Dois títulos muito recentes na imprensa portuguesa: primeiro, “Portugal precisa de 75 mil imigrantes por ano para manter população ativa”; segundo, “Portugal perdeu 65 mil imigrantes em seis anos”. Da noção da realidade feita do somatório dos dois títulos resulta uma consequência cristalina: a mudança de política de imigração em Portugal, que favoreça o acolhimento de pessoas que buscam o nosso país, é uma das mais importantes reformas estruturais que está por fazer no país.
Que um país envelhecido precisa de imigrantes é uma verdade quase lapalissiana. Estimam os estudiosos que essa carência se cifra em 47 mil imigrantes por ano para manter os 10,4 milhões de residentes que somos atualmente e em 75 mil para manter a dimensão da população ativa. Precisamos de imigrantes para termos uma segurança social sustentável, precisamos de imigrantes para termos desempenhos profissionais diversificados, precisamos de imigrantes para combater a desertificação do interior. E, já agora, precisamos de imigrantes porque a diversidade nos enriquece em todos os planos.
Não são, pois, razões de idealismo adolescente que fundamentam uma maior abertura à vinda de imigrantes para Portugal.
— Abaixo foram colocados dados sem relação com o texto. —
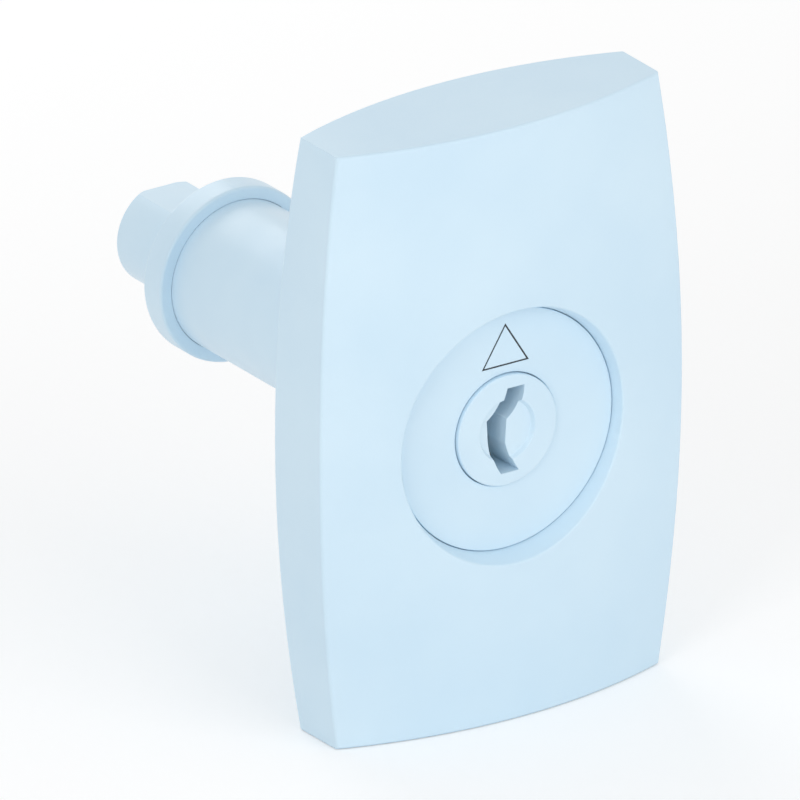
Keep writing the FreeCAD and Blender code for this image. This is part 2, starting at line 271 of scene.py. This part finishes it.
def bare_metal(name, base, shade, roughness, scale, stretch=NO_STRETCH):
    """Uncoated metal with fine working marks."""
    material, tree, shader, place = new_material(name)
    marks = noise(tree, place, scale, MARK_DETAIL, stretch)
    clouds = noise(tree, place, METAL_CLOUD_SCALE, CLOUD_DETAIL)
    colour_by(tree, shader, clouds, base, shade)
    roughen(tree, shader, marks, roughness)
    shader.inputs["Metallic"].default_value = 1.0
    add_bump(tree, shader, marks, METAL_BUMP, METAL_STRENGTH)
    return material


def rubber(name):
    material, tree, shader, place = new_material(name)
    bloom = noise(tree, place, RUBBER_BLOOM_SCALE, MARK_DETAIL)
    colour_by(tree, shader, bloom, RUBBER, RUBBER_SHADE)
    roughen(tree, shader, bloom, RUBBER_ROUGHNESS)
    add_bump(tree, shader, bloom, RUBBER_BUMP, RUBBER_STRENGTH)
    return material


def paint_fill(name):
    """The dark paint in the sign's engraved line."""
    material, tree, shader, place = new_material(name)
    speckle = noise(tree, place, PAINT_SPECKLE_SCALE, CLOUD_DETAIL)
    colour_by(tree, shader, speckle, LINE_PAINT, LINE_PAINT_SHADE)
    roughen(tree, shader, speckle, PAINT_ROUGHNESS)
    return material


def weigh_edges(mesh, weight_at):
    """Stores how much each outline edge of a CAD face is to be rounded, from the weights at its two ends.

    The CAD faces share no vertices, so an outline edge is one that a single face uses.
    """
    count = len(mesh.edges)
    users = np.zeros(len(mesh.loops), np.int32)
    mesh.loops.foreach_get("edge_index", users)
    outline = np.bincount(users, minlength=count) == 1
    weight = np.array([weight_at(vertex.co) for vertex in mesh.vertices])
    ends = np.zeros(2 * count, np.int32)
    mesh.edges.foreach_get("vertices", ends)
    ends = ends.reshape(-1, 2)
    values = np.minimum(weight[ends[:, 0]], weight[ends[:, 1]]) * outline
    stored = mesh.attributes.new("bevel_weight_edge", "FLOAT", "EDGE")
    stored.data.foreach_set("value", values.astype(np.float32))


def dress(name, material, edge=0.0, weight_at=None):
    """Gives a CAD node its material, rounds its weighted edges by up to edge and shades it smooth.

    Creases sharper than SHARP_ANGLE stay crisp.
    """
    thing = nodes[name]
    mesh = thing.data
    mesh.materials.clear()
    mesh.materials.append(material)
    mesh.polygons.foreach_set("material_index", [0] * len(mesh.polygons))
    mesh.polygons.foreach_set("use_smooth", [True] * len(mesh.polygons))
    if weight_at:
        weigh_edges(mesh, weight_at)
    mesh.update()
    weld = thing.modifiers.new("weld", "WELD")
    weld.merge_threshold = WELD_REACH
    if weight_at:
        bevel = thing.modifiers.new("soft_edges", "BEVEL")
        bevel.width = edge
        bevel.segments = EDGE_SEGMENTS
        bevel.limit_method = "WEIGHT"
        bevel.use_clamp_overlap = False
    split = thing.modifiers.new("crisp", "EDGE_SPLIT")
    split.split_angle = SHARP_ANGLE
    split.use_edge_sharp = False
    thing.modifiers.new("even_normals", "WEIGHTED_NORMAL")


def round_y(point):
    """The distance from the lock's axis."""
    return math.hypot(point.x, point.z)


def grip_weight(point):
    """The front cover's outline, front and back, and more lightly the rim of its recess."""
    middle = (cad_box[0].z + cad_box[1].z) / 2
    share = (point.z - middle) / (cad_box[1].z - middle)
    side = cad_box[1].x - (cad_box[1].x - PLATE_CORNER_X) * share ** 2
    if abs(point.x) > side - PLATE_TOLERANCE or abs(share) > 1 - PLATE_TOLERANCE / cad_box[1].z:
        return 1.0
    near_recess = round_y(point) < disc_box[1].x + RECESS_RIM_REACH
    return RECESS_RIM_SHARE if near_recess and point.y < disc_box[0].y - RECESS_RIM_DEPTH else 0.0


def back_weight(point):
    """The rim of the seat that rests on the door."""
    return 1.0 if round_y(point) > barrel_box[1].z and point.y > -NEAR else 0.0


def collar_weight(point):
    """The collar's outer rims."""
    return 1.0 if round_y(point) > collar_box[1].x - COLLAR_REACH else 0.0


def disc_weight(point):
    """The disc's front edges."""
    return 1.0 if point.y < disc_box[0].y + NEAR else 0.0


def plug_weight(point):
    """The plug's front rim, and more lightly the dish and the keyway's mouth."""
    if point.y > plug_box[0].y + PLUG_FRONT_DEPTH:
        return 0.0
    return 1.0 if round_y(point) > plug_box[1].x - NEAR else KEYWAY_EDGE_SHARE


def triangle_ring(name, front_y, back_y, inset=0.0):
    """The sign's line as a closed triangular frame between two planes."""
    height = SIGN_APEX_Z - SIGN_BASE_Z
    slant = math.hypot(SIGN_HALF_WIDTH, height)
    inner_r = SIGN_HALF_WIDTH * height / (SIGN_HALF_WIDTH + slant)
    centre = Vector((0.0, 0.0, SIGN_BASE_Z + inner_r))
    corners = [
        Vector((0.0, 0.0, SIGN_APEX_Z)),
        Vector((SIGN_HALF_WIDTH, 0.0, SIGN_BASE_Z)),
        Vector((-SIGN_HALF_WIDTH, 0.0, SIGN_BASE_Z)),
    ]
    outer, inner = inset, SIGN_LINE - inset
    mesh = bmesh.new()
    loops = []
    for shrink, y in ((outer, front_y), (inner, front_y), (inner, back_y), (outer, back_y)):
        factor = 1.0 - shrink / inner_r
        points = [centre + (corner - centre) * factor for corner in corners]
        loops.append([mesh.verts.new((point.x, y, point.z)) for point in points])
    for first, second in zip(loops, loops[1:] + loops[:1]):
        for j in range(3):
            k = (j + 1) % 3
            mesh.faces.new((first[j], first[k], second[k], second[j]))
    bmesh.ops.recalc_face_normals(mesh, faces=mesh.faces)
    data = bpy.data.meshes.new(name)
    mesh.to_mesh(data)
    mesh.free()
    piece = bpy.data.objects.new(name, data)
    bpy.context.scene.collection.objects.link(piece)
    return piece


def engrave_sign():
    """Cuts the triangle's line into the recess disc and fills it with dark paint."""
    disc = nodes["recess_disc"]
    face_y = disc_box[0].y
    cutter = triangle_ring("sign_cutter", face_y - SIGN_DEPTH, face_y + SIGN_DEPTH)
    cut = disc.modifiers.new("sign", "BOOLEAN")
    cut.operation = "DIFFERENCE"
    cut.solver = "EXACT"
    cut.object = cutter
    disc.modifiers.move(disc.modifiers.find("sign"), disc.modifiers.find("crisp"))
    cutter.hide_render = True
    cutter.hide_viewport = True
    fill = triangle_ring("sign_paint", face_y + SIGN_FILL, face_y + SIGN_DEPTH, SIGN_SIDE_GAP)
    fill.data.materials.append(paint_fill("sign_paint"))
    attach(fill, "housing")


def dress_nodes():
    plastic = moulded("grip_plastic", GRIP_GRAIN_SCALE, GRIP_GRAIN_STRENGTH)
    disc_plastic = moulded("disc_plastic", DISC_GRAIN_SCALE, DISC_GRAIN_STRENGTH)
    coat = turned("barrel_coat", COAT_BASE_ROUGHNESS)
    plug_coat = turned("plug_coat", PLUG_BASE_ROUGHNESS)
    steel = bare_metal("screw_steel", STEEL, STEEL_SHADE, SCREW_ROUGHNESS, SCREW_MARK_SCALE)
    pin = bare_metal("ground_steel", STEEL, STEEL_SHADE, GROUND_ROUGHNESS, GROUND_MARK_SCALE)
    brass = bare_metal(
        "stamped_brass", BRASS, BRASS_SHADE, BRASS_ROUGHNESS, STAMPED_MARK_SCALE, STAMPED_STRETCH
    )
    dress("front_cover", plastic, GRIP_EDGE, grip_weight)
    dress("back_cover", plastic, BACK_EDGE, back_weight)
    dress("recess_disc", disc_plastic, DISC_EDGE, disc_weight)
    dress("cover_screws", steel)
    dress("barrel_tube", coat)
    dress("rear_collar", coat, COLLAR_EDGE, collar_weight)
    dress("key_plug", plug_coat, PLUG_EDGE, plug_weight)
    dress("drive_spindle", plug_coat)
    dress("shaft_seal", rubber("seal_rubber"))
    for name in ("stop_pin", "thrust_washer", "coupling_pin"):
        dress(name, pin)
    for name in sorted(nodes):
        if name.startswith("wafer_"):
            dress(name, pin if name.startswith("wafer_spring") else brass)


def background_rays(tree):
    """1 for the rays that show the background: the camera's, and those that gloss or glass sends on."""
    path = tree.nodes.new("ShaderNodeLightPath")
    seen = path.outputs["Is Camera Ray"]
    for ray in ("Is Glossy Ray", "Is Transmission Ray"):
        either = tree.nodes.new("ShaderNodeMath")
        either.operation = "MAXIMUM"
        tree.links.new(seen, either.inputs[0])
        tree.links.new(path.outputs[ray], either.inputs[1])
        seen = either.outputs[0]
    return seen


def make_floor():
    """A plain pale floor just under the grip; the camera sees it near white where nothing shades it."""
    bpy.ops.mesh.primitive_plane_add(size=FLOOR_SIZE, location=(0, 0, cad_box[0].z - FLOOR_GAP))
    floor = bpy.context.object
    floor.name = "floor"
    material = bpy.data.materials.new("floor")
    material.use_nodes = True
    tree = material.node_tree
    tree.nodes.clear()
    output = tree.nodes.new("ShaderNodeOutputMaterial")
    matt = tree.nodes.new("ShaderNodeBsdfDiffuse")
    matt.inputs["Color"].default_value = FLOOR_WHITE
    glow = tree.nodes.new("ShaderNodeEmission")
    strength = tree.nodes.new("ShaderNodeMath")
    strength.operation = "MULTIPLY"
    strength.inputs[1].default_value = FLOOR_GLOW
    both = tree.nodes.new("ShaderNodeAddShader")
    tree.links.new(background_rays(tree), strength.inputs[0])
    tree.links.new(strength.outputs[0], glow.inputs["Strength"])
    tree.links.new(matt.outputs[0], both.inputs[0])
    tree.links.new(glow.outputs[0], both.inputs[1])
    tree.links.new(both.outputs[0], output.inputs["Surface"])
    floor.data.materials.append(material)


def make_world():
    """An even white surrounding, brighter to the rays that show the background."""
    world = bpy.data.worlds.new("studio")
    world.use_nodes = True
    tree = world.node_tree
    background = tree.nodes["Background"]
    background.inputs["Color"].default_value = WORLD_WHITE
    level = tree.nodes.new("ShaderNodeMapRange")
    level.inputs["To Min"].default_value = WORLD_LIGHT
    level.inputs["To Max"].default_value = BACKGROUND_LIGHT
    tree.links.new(background_rays(tree), level.inputs["Value"])
    tree.links.new(level.outputs["Result"], background.inputs["Strength"])
    bpy.context.scene.world = world


def make_lamps():
    for name, place, size, power in LAMPS:
        lamp = bpy.data.lights.new(name, "AREA")
        lamp.shape = "SQUARE"
        lamp.size = size
        lamp.energy = power
        thing = bpy.data.objects.new(name, lamp)
        thing.location = place
        aim = -Vector(place)
        thing.rotation_mode = "QUATERNION"
        thing.rotation_quaternion = aim.to_track_quat("-Z", "Y")
        bpy.context.scene.collection.objects.link(thing)


def make_camera():
    camera = bpy.data.cameras.new("camera")
    camera.type = "ORTHO"
    camera.ortho_scale = VIEW_WIDTH
    camera.clip_start = VIEW_NEAREST
    camera.clip_end = VIEW_FARTHEST
    thing = bpy.data.objects.new("camera", camera)
    flat = math.cos(VIEW_ELEVATION)
    back = Vector((math.sin(VIEW_AZIMUTH) * flat, -math.cos(VIEW_AZIMUTH) * flat, math.sin(VIEW_ELEVATION)))
    turn = (-back).to_track_quat("-Z", "Y")
    right = turn @ Vector((1.0, 0.0, 0.0))
    up = turn @ Vector((0.0, 1.0, 0.0))
    thing.rotation_mode = "QUATERNION"
    thing.rotation_quaternion = turn
    thing.location = right * AIM_RIGHT + up * AIM_UP + back * VIEW_DISTANCE
    bpy.context.scene.collection.objects.link(thing)
    bpy.context.scene.camera = thing


dress_nodes()
engrave_sign()
make_floor()
make_world()
make_lamps()
make_camera()
bpy.context.scene.view_settings.view_transform = "Standard"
E que fossem: sem idealismo as sociedades tornam-se meras gestoras da quietude. Mas não. É a razoabilidade. Ou mesmo o utilitarismo. É tudo isso ao mesmo tempo.
Sucede que a austeridade nos empobreceu também em gente estrangeira a querer viver e trabalhar aqui. Durante os anos de chumbo da austeridade, perdemos em termos absolutos (os estrangeiros a viver em Portugal são hoje menos 65 mil do que em 2011) e perdemos em termos relativos: o saldo entre imigração e emigração foi, em 2015, de -10.500 pessoas e já tenha sido de -37.400 em 2012 e de -30.100 em 2014.
Há, pois, uma reforma estrutural a fazer com a máxima das urgências. E esta não é de corte e de empobrecimento, é de acrescento e de enriquecimento. Essa reforma tem duas frentes. A primeira é a de uma política de imigração que estime os imigrantes em vez de suspeitar deles. A segunda é a da regularização urgente dos milhares de imigrantes indocumentados que têm aqui a sua vida e o seu sustento.
O discurso sobre o “Portugal humanista” que generosamente acolhe refugiados e é solidário com as vítimas das calamidades contrasta claramente com a prática de um Estado que demora meses (anos…) a atribuir uma autorização de residência a alguém que trabalha aqui, vive aqui, desconta para a Segurança Social aqui mas tem a desdita de não ser rico e elegível para lhe ser dado com velocidade vertiginosa um visto gold. Para os pobres que querem trabalhar numa mercearia ou nas obras há toda a suspeita de serem “ilegais”, membros de redes de tráfico, senão mesmo potenciais terroristas. Já a quem acena com uns milhões para comprar uma vivenda de luxo estende-se o tapete vermelho, mesmo que depois se prove que os milhões vieram do branqueamento ou do tal tráfico de que os pobres são suspeitos. Por dever de coerência com o apregoado respeito de Portugal pelos direitos humanos e por inteligência estratégica do País, não é mais possível sermos complacentes com um entendimento policial da política de imigração e com a inerente cultura de discricionariedade do Estado para com estas pessoas.
É por tudo isto que uma lei da nacionalidade que torna imigrantes em Portugal – e, na prática, cidadãos de segunda – quem aqui nasce mas fica legalmente amarrado à nacionalidade dos pais e, com ela, a um país que, de facto não é o seu porque nele não tem raízes nem relações é uma lei injusta e insensata.
O que se conseguir mudando a lei terá efeitos só a prazo. Isso impõe que se atue já na regularização da bolsa de indocumentados que se acumula em Portugal. Essa bolsa é um atentado aos direitos humanos e um recurso de economia barata que um Estado de Direito não pode aceitar.
Não há álibis – europeus ou nacionais – para iludir a urgência desta reforma estrutural. Nela se joga algo essencial do nosso futuro. E da vida de muitas pessoas. Sim, pessoas.